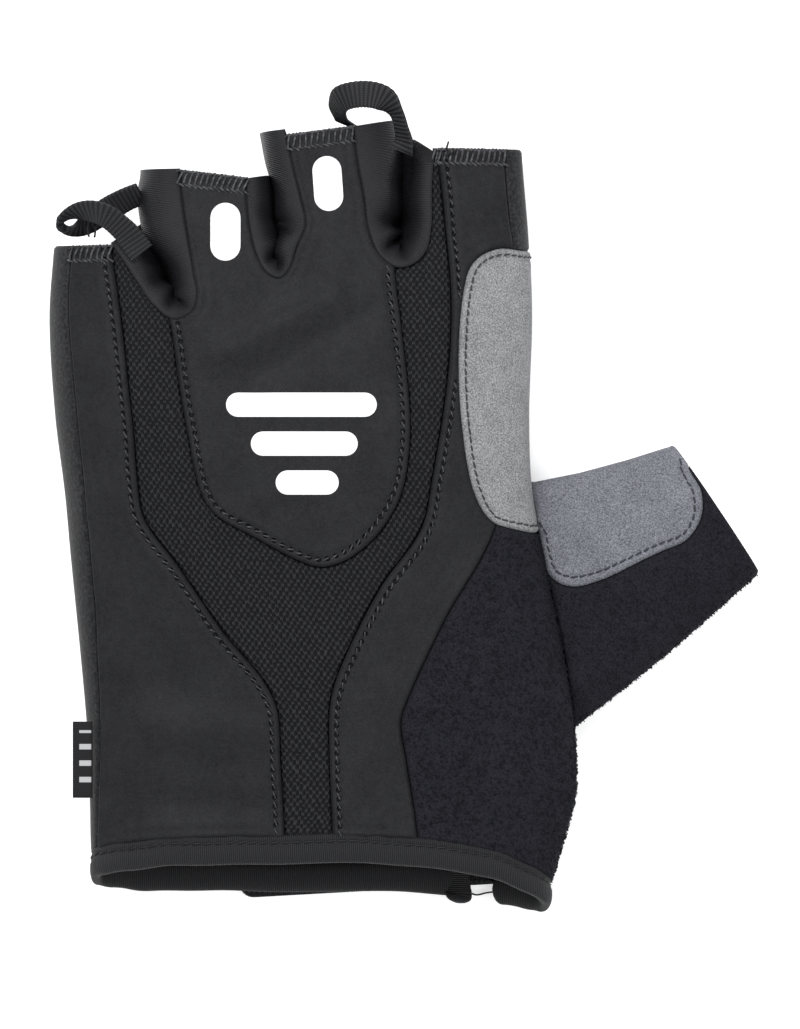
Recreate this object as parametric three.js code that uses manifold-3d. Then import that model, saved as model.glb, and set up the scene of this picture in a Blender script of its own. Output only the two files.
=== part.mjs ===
// A fingerless cycling glove for the left hand, lying on its palm with the back of the hand up.
// Units are millimetres: +X points to the thumb side, +Y to the finger tips and +Z up.
// The origin is on the supporting surface, under the middle of the palm.
import * as THREE from "three";
import { mergeVertices } from "three/addons/utils/BufferGeometryUtils.js";
import Module from "manifold-3d";

const wasm = await Module();
wasm.setup();

// Driving sizes
const WALL = 1.5; // knitted back panels and synthetic leather palm
const GUSSET_WALL = 1.2; // thin stretch knit between the fingers
const SEAM_GAP = 0.3; // open line between two panels
const SIDE_SPLIT = 5; // height where side panels meet the palm panel
const BACK_LOWEST = 9; // the other back panels stay above this
const BINDING_WIDTH = 6.2;
const BINDING_GAP = 0.45; // between the panels' edge and the wrist tape
const BINDING_THICKNESS = 2.6;
const WEBBING_WIDTH = 6;
const WEBBING_THICKNESS = 1;
const FILM = 0.3; // reflective transfer film

// How square the tube sections are: 2 is an ellipse
const BACK_SQUARENESS = 2.4;
const PALM_SQUARENESS = 3.2;
const PALM_FLATTENING = 1.12; // the lower half is pressed flat where it would pass the surface

// Mesh fineness
const TURNS_BACK = 22;
const TURNS_PALM = 12;
const HAND_STATIONS = 17;
const THUMB_STATIONS = 6;
const SEAM_POINTS = 26;

// Cross-sections of the hand from the wrist to the finger tips, as the outer skin
const HAND = [
  { y: -78, left: -41, right: 49, top: 21, bottom: 2.4, left_side: 9, right_side: 10 },
  { y: -62, left: -43.2, right: 53.6, top: 21.5, bottom: 2.4, left_side: 9, right_side: 11 },
  { y: -50, left: -43.6, right: 57, top: 22, bottom: 2.4, left_side: 9, right_side: 12 },
  { y: -44, left: -43.8, right: 57.4, top: 22.5, bottom: 2.4, left_side: 9, right_side: 12.5 },
  { y: -36, left: -44.1, right: 57, top: 23, bottom: 0, left_side: 9, right_side: 13 },
  { y: -20, left: -45.5, right: 54.6, top: 24, bottom: 0, left_side: 9, right_side: 13 },
  { y: 0, left: -47.5, right: 50.5, top: 25.5, bottom: 0, left_side: 9, right_side: 13 },
  { y: 14, left: -48.8, right: 48, top: 26.5, bottom: 0, left_side: 9, right_side: 12 },
  { y: 30, left: -50.8, right: 47.4, top: 27, bottom: 0, left_side: 9, right_side: 10 },
  { y: 50, left: -52, right: 48, top: 25.5, bottom: 0, left_side: 8.5, right_side: 9 },
  { y: 66, left: -51, right: 47.4, top: 22, bottom: 0, left_side: 8, right_side: 8.5 },
  { y: 84, left: -50, right: 46, top: 18.5, bottom: 0, left_side: 8, right_side: 8.5 },
  { y: 98, left: -50, right: 45.5, top: 17, bottom: 0, left_side: 8, right_side: 8.5 },
];

// Soft hollows pressed into the empty glove's back
const DENTS = [
  { x: -6, y: 49, depth: 1, radius_x: 8, radius_y: 14 },
  { x: -27, y: 37, depth: 0.8, radius_x: 9, radius_y: 16 },
  { x: 22, y: 44, depth: 0.9, radius_x: 7, radius_y: 16 },
  { x: 34, y: -2, depth: 0.8, radius_x: 9, radius_y: 11 },
  { x: 0, y: -40, depth: 0.9, radius_x: 12, radius_y: 16 },
];

// The wrist edge slants: the back ends first, the palm last, and the thumb side droops
const WRIST = { back_edge: -56, middle: 5, half: 48, top: 21.5, bottom: 2.4, slant: 6.2, droop: 6.4 };

// Cross-sections of the thumb stall, each between its finger-side and wrist-side outline points
const THUMB = [
  { finger_x: 32, finger_y: 15, wrist_x: 38, wrist_y: -37, top: 11 },
  { finger_x: 49.1, finger_y: 16.1, wrist_x: 57.1, wrist_y: -34.8, top: 11.5 },
  { finger_x: 58, finger_y: 17.9, wrist_x: 68.5, wrist_y: -25.9, top: 13 },
  { finger_x: 68, finger_y: 20.6, wrist_x: 80, wrist_y: -16.4, top: 14.5 },
  { finger_x: 77.8, finger_y: 23.7, wrist_x: 95.5, wrist_y: -2.6, top: 15.5 },
];

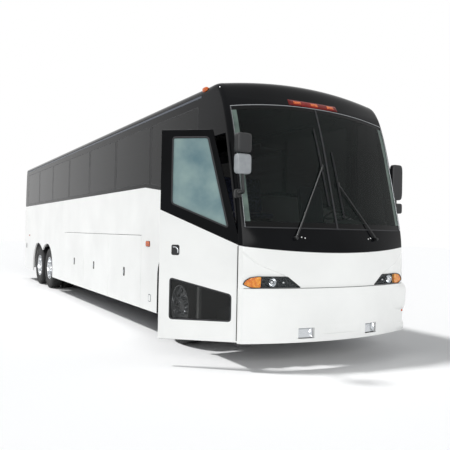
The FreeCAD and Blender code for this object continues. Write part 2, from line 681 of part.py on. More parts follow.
def panes(name, gap):
    """Both halves of the windscreen as prisms seen from the front."""
    corners = [(f"divider_half + {gap}", f"screen_bottom + {gap}"),
               (f"screen_half - {gap}", f"screen_bottom + {gap}"),
               (f"screen_half - {gap}", f"{SCREEN_TOP} - screen_drop - {gap}"),
               ("screen_half / 2", f"{SCREEN_TOP} - screen_drop / 4 - {gap}"),
               (f"divider_half + {gap}", f"{SCREEN_TOP} - {gap}")]
    return both(name, plate(name, "across", [corners], "-over", "over + cap_end"))


def driver_window(gap):
    """The driver's side window, seen from the side."""
    sill = f"driver_window_sill + {gap}"
    head = f"{WINDOW_TOP} - {gap}"
    rear = f"cap_end - window_post - {gap}"
    return [(f"driver_window_low + {gap}", sill), (rear, f"driver_window_rise + {sill}"),
            (rear, head), (f"driver_window_high + {gap}", head)]


def headlamps(name, gap):
    """Prisms of both headlamps: a swept outline, pointed towards the middle."""
    low, high = f"lamp_bottom + {gap}", f"lamp_top - {gap}"
    corners = [(f"lamp_inner + 3 * {gap}", low), ("lamp_outer - lamp_toe", low),
               (f"lamp_outer - {gap}", f"lamp_bottom + lamp_toe * 0.7"),
               ("lamp_outer - lamp_toe / 2", high), (f"lamp_inner + lamp_heel + {gap}", high)]
    return both(name, plate(name, "across", [corners], "-over", f"over + {BUMPER_BACK}"))


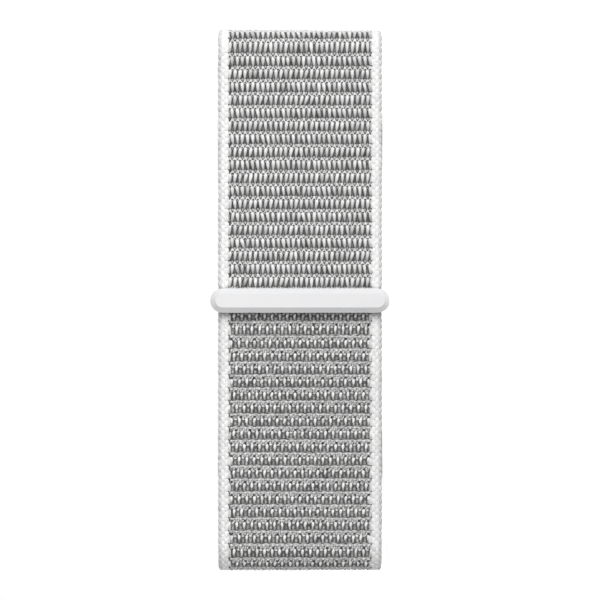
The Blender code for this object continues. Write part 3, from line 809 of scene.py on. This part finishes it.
# %% Selvedges
BEAD_STEP = ROW / 2
STITCH_LEAN = 16.0
BAND_INNER = 9.48
BAND_OUTER = 10.60
BAND_HALF = 0.66
BAND_TONE = 0.95
STITCH_LOOSENESS = 0.6


def selvedge_row():
    """One row of both selvedges, flat, in millimetres."""
    shape = start_yarns()
    for edge in (-1, 1):
        for down in (0.0, BEAD_STEP):
            # the bead on the edge is greyer than the stitches: painted shade of the round edge, which turns
            # away from the light
            add_yarn(shape, (down, edge * 10.61, 0.0), (1.24, 0.70, 1.66), tones=(0.76, 0.76),
                     sides=8, bands=5)
            for face in (-1, 1):
                add_yarn(shape, (down, edge * 9.82, face * 0.60), (1.20, 0.72, 0.36),
                         lean=edge * STITCH_LEAN, tones=(1.00, 0.97), sides=6)
                add_yarn(shape, (down + BEAD_STEP / 2, edge * 10.22, face * 0.60), (1.20, 0.62, 0.34),
                         lean=-edge * STITCH_LEAN, tones=(0.98, 1.00), sides=6)
        # a small dark hole beside the stitches of each row
        for face in (-1, 1):
            add_yarn(shape, (0.73 * ROW, edge * 9.50, face * 0.66), (0.22, 0.20, 0.24),
                     tones=(0.06, 0.06))
    return shape


selvedge_tile = make_tile(selvedge_row(), "selvedge_rows", 1)


def selvedges(name, path, span, first_line, flow, seed, paleness=1.0):
    length = (span[1] - span[0]) / MM
    bands = [lay_shape(ribbon(low, high, BAND_HALF, length, step=0.5, tone_value=BAND_TONE),
                       name + "_band", path, span[0], nylon)
             for low, high in ((-BAND_OUTER, -BAND_INNER), (BAND_INNER, BAND_OUTER))]
    stitches = weave(name + "_stitches", selvedge_tile, path, span, first_line, flow, side=1,
                     seed=seed, looseness=STITCH_LOOSENESS)
    both = joined(name, stitches, *bands)
    set_tone(both.data, read(both.data, "tone", 1) * paleness)
    return both


# %% [markdown]
# ## The short strap
#
# It starts at the keeper's upper side and ends round its lug pin. Its rows are set so that the
# last one before the keeper has the height that the picture shows. The skin side of it faces into
# the loop, where nobody looks closely, so its yarns have fewer faces.

# %% Short strap
EYE_REACH = 0.95 * MM
LAST_ROW = 1.35 * MM
short_span = (-0.12 * MM, short_path.length - EYE_REACH)
short_web = lay_web("short_web", short_path, short_span, step=0.5)
short_face = weave("short_face_yarns", outer_tile, short_path, short_span, LAST_ROW,
                   flow=-1, side=1, seed=11)
short_skin = weave("short_skin_yarns", plain_skin_tile, short_path, short_span, LAST_ROW,
                   flow=-1, side=-1, seed=12)
short_edges = selvedges("short_selvedges", short_path, short_span, LAST_ROW, flow=-1, seed=13)
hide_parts("short_strap")
for piece in (short_web, short_face, short_skin, short_edges):
    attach(piece, "short_side")

# %% [markdown]
# ## The long strap
#
# The stretch that stays on the wrist side is rigid in the model. The fold round the rod goes with
# the tail below, because the cloth bends there when the tail is peeled off. The cloth of the two is
# one length, so its rows are counted from one place: the first row that the picture shows under
# the keeper, 3.45 mm below the middle of the keeper's bar.

# %% Long strap
FIRST_ROW_BELOW = 3.45 * MM
PROBED = 8 * MM
probe = np.linspace(FOLD_END, FOLD_END + PROBED, 400)
first_row = float(np.interp(FIRST_ROW_BELOW, -tail_path.at(probe)[0][:, 0], probe))
long_span = (0.0, long_path.length - EYE_REACH)
long_web = lay_web("long_web", long_path, long_span, step=0.4)
long_face = weave("long_face_yarns", outer_tile, long_path, long_span, -first_row,
                  flow=-1, side=1, seed=21)
long_skin = weave("long_skin_yarns", plain_skin_tile, long_path, long_span, -first_row,
                  flow=-1, side=-1, seed=22)
long_edges = selvedges("long_selvedges", long_path, long_span, -first_row, flow=-1, seed=23)
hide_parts("long_strap")
for piece in (long_web, long_face, long_skin, long_edges):
    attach(piece, "long_side")
print("first row along the tail, mm:", round(first_row / MM, 2))

# %% [markdown]
# ## The fold and the tail
#
# The tail is one ribbon with the fold. Behind the bend it moves with the long strap, and past it
# with the tail, so each of its meshes is blended between the two bodies over the hinge.
#
# Beside the keeper the tail's yarns and selvedges are painted darker than further on: painted shade,
# for the shadow that the keeper's bar throws on the first rows. Their tone starts at a share of what
# it is elsewhere, and reaches its full value 2.6 mm past the keeper's bar. The tail's selvedges are a
# little less pale than the others all along, because in the picture they are too.

# %% Fold and tail
TAB_LENGTH = 4.8 * MM
HOOKS_FROM_END = (25.05 * MM, 0.5 * MM)
HOOK_HALF = 9.0
TAIL_PALENESS = 0.94
tail_end = tail_path.length - TAB_LENGTH
tail_span = (0.0, tail_end)
hook_span = (tail_end - HOOKS_FROM_END[0], tail_end - HOOKS_FROM_END[1])


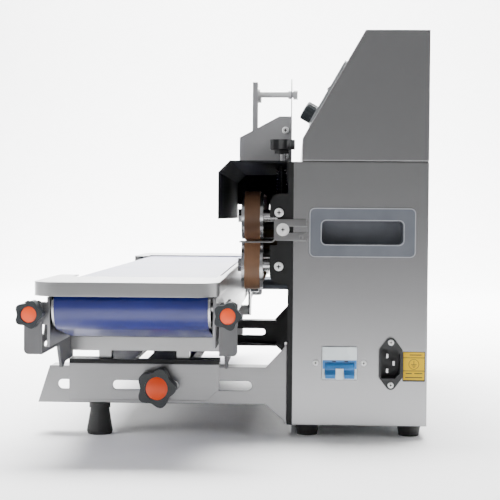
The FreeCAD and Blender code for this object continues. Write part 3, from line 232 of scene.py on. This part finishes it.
GRAINED = {
    "matte_coat": ("matte_black_coat", "101113", "18191B", 0.75, 0.6, 0.3),
    "black_coat": ("black_powder_coat", "090A0B", "121314", 0.5, 0.6, 0.25),
    "reel_coat": ("light_gray_powder_coat", "8E8E90", "98989A", 0.5, 0.6, 0.2),
    "gray_coat": ("gray_powder_coat", "545456", "5F5F61", 0.5, 0.6, 0.2),
    "panel_film": ("silver_control_film", "85878A", "909295", 0.42, 0.5, 0.12),
    "black_abs": ("moulded_black_abs", "101214", "1B1E21", 0.40, 0.4, 0.3),
    "black_nylon": ("black_nylon_knob", "14181B", "242A2E", 0.38, 0.5, 0.3),
    "orange_abs": ("moulded_orange_abs", "E04202", "EC4E0A", 0.42, 0.4, 0.12),
    "cup_abs": ("blue_gray_abs", "53575F", "5F636B", 0.48, 0.5, 0.25),
    "white_abs": ("white_polycarbonate", "DDE6EA", "EAF0F2", 0.28, 0.4, 0.08),
    "blue_abs": ("blue_polycarbonate", "2E6FB0", "3C82C4", 0.30, 0.4, 0.1),
    "foot_rubber": ("black_rubber", "151515", "232323", 0.62, 0.8, 0.45),
    "wheel_rubber": ("black_silicone_tyre", "1A1A1A", "2A2A29", 0.55, 0.6, 0.3),
    "board_green": ("green_solder_mask", "0E4A2B", "14603A", 0.35, 1.2, 0.15),
    "yellow_film": ("yellow_label_film", "CCA600", "D6B004", 0.5, 0.5, 0.05),
    "ink": ("black_label_ink", "141414", "1E1E1E", 0.45, 0.5, 0.05),
    "display_black": ("smoked_display_window", "08080A", "0E0E11", 0.12, 0.5, 0.02),
    "white_print": ("white_screen_print", "D8DADC", "E6E8EA", 0.5, 0.3, 0.05),
    # Lighter gray for the handle rims: a painted highlight on the frame's rounded edges.
    "rim_highlight": ("painted_rim_highlight", "96989E", "A2A4AA", 0.35, 0.5, 0.1),
    "gray_key": ("gray_silicone_key", "9DA3A8", "AEB4B8", 0.5, 0.4, 0.15),
}
for key, values in GRAINED.items():
    materials[key] = grained(*values)
DULLED = {"matte_coat": 0.15, "black_coat": 0.3, "yellow_film": 0.2}
for key, level in DULLED.items():
    materials[key].node_tree.nodes["Principled BSDF"].inputs["Specular IOR Level"].default_value = level
print("grained finishes:", len(GRAINED))

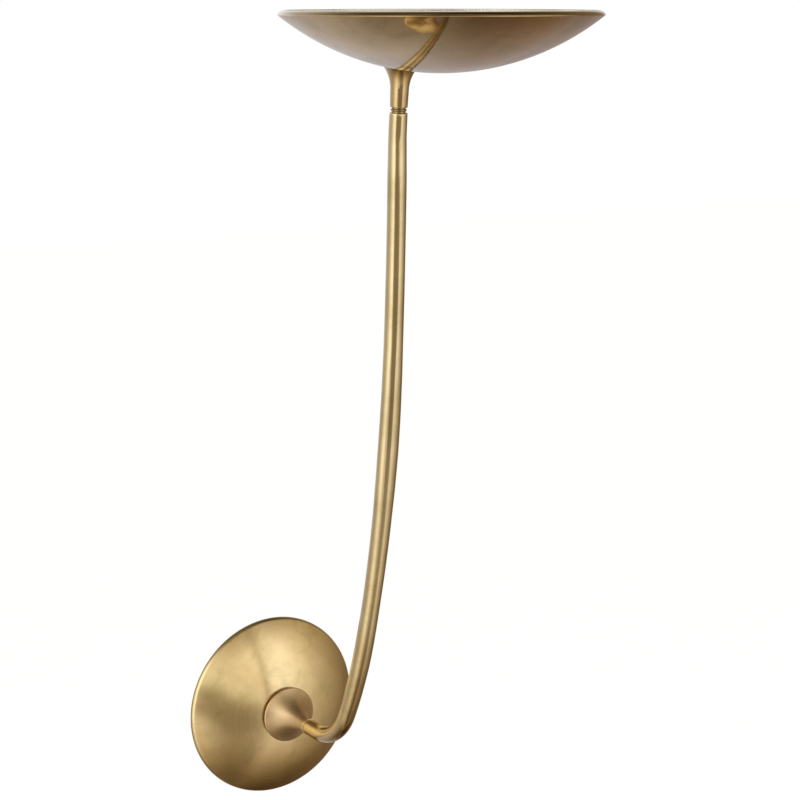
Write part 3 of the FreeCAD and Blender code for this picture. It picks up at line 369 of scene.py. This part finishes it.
# ---------------------------------------------------------------------------------------------------------
# Bell. Turned from solid brass as a trumpet: a thin straight edge, one long hollow flare, a short nose. It
# is left as the lathe leaves it, in a satin finish with fine rings, and screws down over the centre tube.
BELL_RADIUS, BELL_EDGE, BELL_LENGTH, NOSE_RADIUS, NOSE_RUN = 19.2, 1.0, 29.3, 5.5, 4.0
BELL_NOSE = BELL_BASE + BELL_LENGTH
flare_rise = BELL_LENGTH - BELL_EDGE - NOSE_RUN
flare_step = BELL_RADIUS - NOSE_RADIUS
flare_radius = (flare_step**2 + flare_rise**2) / (2 * flare_step)
flare_end = math.degrees(math.asin(flare_rise / flare_radius))
flare_centre = (NOSE_RADIUS + flare_radius, BELL_NOSE - NOSE_RUN)
flare = list(arc(flare_centre, flare_radius, 180 + flare_end - 0.6, 180, 56))
bell_rim = list(arc((BELL_RADIUS - 0.3, BELL_BASE + 0.3), 0.3, -90, 0, 5))
bell_shoulder = list(arc((BELL_RADIUS - 0.25, BELL_BASE + BELL_EDGE - 0.3), 0.25, 0, 50, 4))
bell_nose = [(NOSE_RADIUS, BELL_NOSE - 0.25), (NOSE_RADIUS - 0.2, BELL_NOSE - CLEAR)]
bell_nose += [(SPIGOT_HOLE, BELL_NOSE - CLEAR)]
bell_inside = [(SPIGOT_HOLE, 42.0), (TUBE_HOLE, 42.0), (TUBE_HOLE, 34.0), (6.6, 34.0), (13.0, BELL_BASE)]
bell = turned("bell_turned", bell_rim + bell_shoulder + flare + bell_nose + bell_inside, WALL_AXIS)
dress(bell, antique_brass("satin_brass_bell", 0.40, tone=(1.02, 0.97, 1.06), grain=1.6, brushed=0.5,
                          coat=0.15), "antique_brass", "bell")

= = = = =

(DESCRIPTION OF THE TASK):
Copy out exactly the lines from the one with "More parts follow." through the one with "STITCH_LOOSENESS = 0.6", counting both ends, and no other lines.

(WRITTEN REPLY):
The FreeCAD and Blender code for this object continues. Write part 2, from line 681 of part.py on. More parts follow.
def panes(name, gap):
    """Both halves of the windscreen as prisms seen from the front."""
    corners = [(f"divider_half + {gap}", f"screen_bottom + {gap}"),
               (f"screen_half - {gap}", f"screen_bottom + {gap}"),
               (f"screen_half - {gap}", f"{SCREEN_TOP} - screen_drop - {gap}"),
               ("screen_half / 2", f"{SCREEN_TOP} - screen_drop / 4 - {gap}"),
               (f"divider_half + {gap}", f"{SCREEN_TOP} - {gap}")]
    return both(name, plate(name, "across", [corners], "-over", "over + cap_end"))


def driver_window(gap):
    """The driver's side window, seen from the side."""
    sill = f"driver_window_sill + {gap}"
    head = f"{WINDOW_TOP} - {gap}"
    rear = f"cap_end - window_post - {gap}"
    return [(f"driver_window_low + {gap}", sill), (rear, f"driver_window_rise + {sill}"),
            (rear, head), (f"driver_window_high + {gap}", head)]


def headlamps(name, gap):
    """Prisms of both headlamps: a swept outline, pointed towards the middle."""
    low, high = f"lamp_bottom + {gap}", f"lamp_top - {gap}"
    corners = [(f"lamp_inner + 3 * {gap}", low), ("lamp_outer - lamp_toe", low),
               (f"lamp_outer - {gap}", f"lamp_bottom + lamp_toe * 0.7"),
               ("lamp_outer - lamp_toe / 2", high), (f"lamp_inner + lamp_heel + {gap}", high)]
    return both(name, plate(name, "across", [corners], "-over", f"over + {BUMPER_BACK}"))


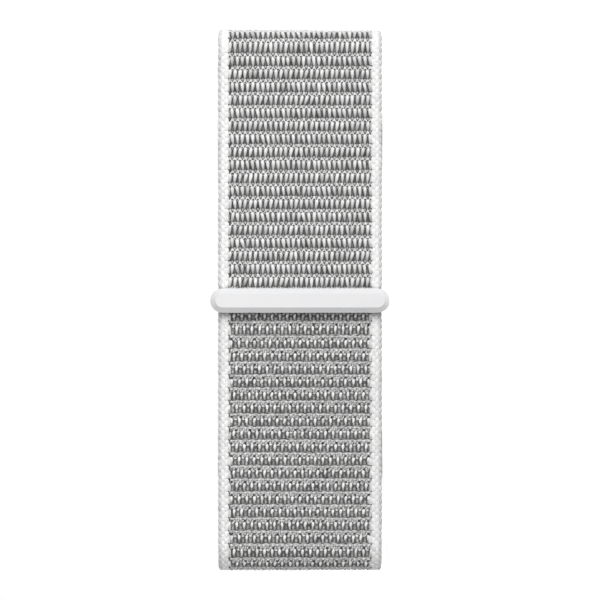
The Blender code for this object continues. Write part 3, from line 809 of scene.py on. This part finishes it.
# %% Selvedges
BEAD_STEP = ROW / 2
STITCH_LEAN = 16.0
BAND_INNER = 9.48
BAND_OUTER = 10.60
BAND_HALF = 0.66
BAND_TONE = 0.95
STITCH_LOOSENESS = 0.6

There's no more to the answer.